Cette lettre du 8 janvier 1662 nous décèle une petite velléité amoureuse, une première inclination du futur prélat.

En littérature ancienne, Huet était du meilleur goût, du plus sain et du plus fin, du plus délicat et du plus sévère : en français, il est sujet à se tromper, à confondre, à ne point marquer nettement les différences. Dans ses lettres à Ménage, il associe et mêle perpétuellement dans un même hommage et dans une commune admiration Mlle  de Scudery et Mme  de La Fayette, c’est-à-dire celle qui égara et noya le roman dans les fadeurs, et celle qui le réforma avec tant de justesse et de goût. Pourtant Huet devait apprécier, ce semble, Mme  de La Fayette ; c’est pour lui complaire qu’il écrivit sa dissertation De l’Origine des Romans, qui parut d’abord en tête de l’histoire de Zayde, qu’elle avait composée.
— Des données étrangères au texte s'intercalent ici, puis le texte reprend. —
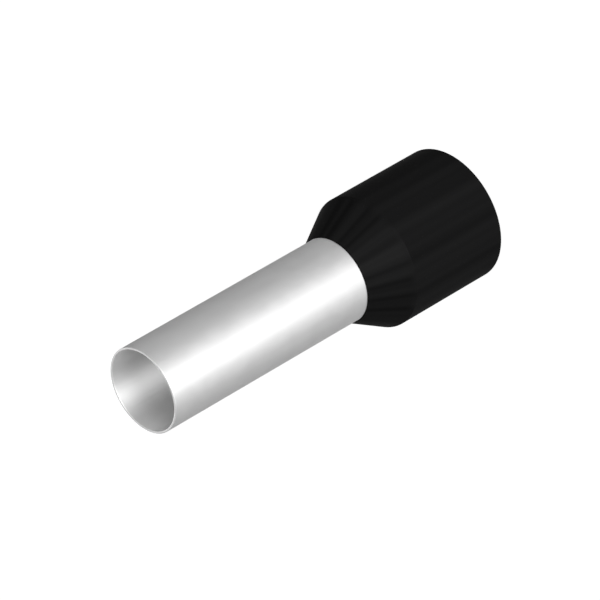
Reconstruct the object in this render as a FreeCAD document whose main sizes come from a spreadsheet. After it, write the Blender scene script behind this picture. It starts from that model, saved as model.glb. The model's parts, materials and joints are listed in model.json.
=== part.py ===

Elle lui disait agréablement à ce sujet : « Savez-vous que nous avons marié nos enfants ensemble ? » Et, malgré tout, le faible de Huet était encore pour Mlle  de Scudery, pour l’illustre Sapho, comme il l’appelait. Les injures qu’elle reçut de Boileau et de ce jeune monde lui furent, à lui, très-sensibles ; il les ressentit en ami et en chevalier. Je ne sais trop à quelle première attaque il est fait allusion dans le passage de lettre que voici :


« Les vers que vous m’avez envoyés, écrivait Huet à Ménage (4 février 1660), m’ont charmé, et particulièrement la première épigramme, où vous vengez si ingénieusement l’injure faite à Mlle  de Scudery. Si j’osais, je lui offrirais ma plume pour soutenir ses intérêts et pour vous servir de second, et je répandrais très-volontiers pour un si juste et si digne sujet jusqu’à la dernière goutte de mon encre et de mon sang. »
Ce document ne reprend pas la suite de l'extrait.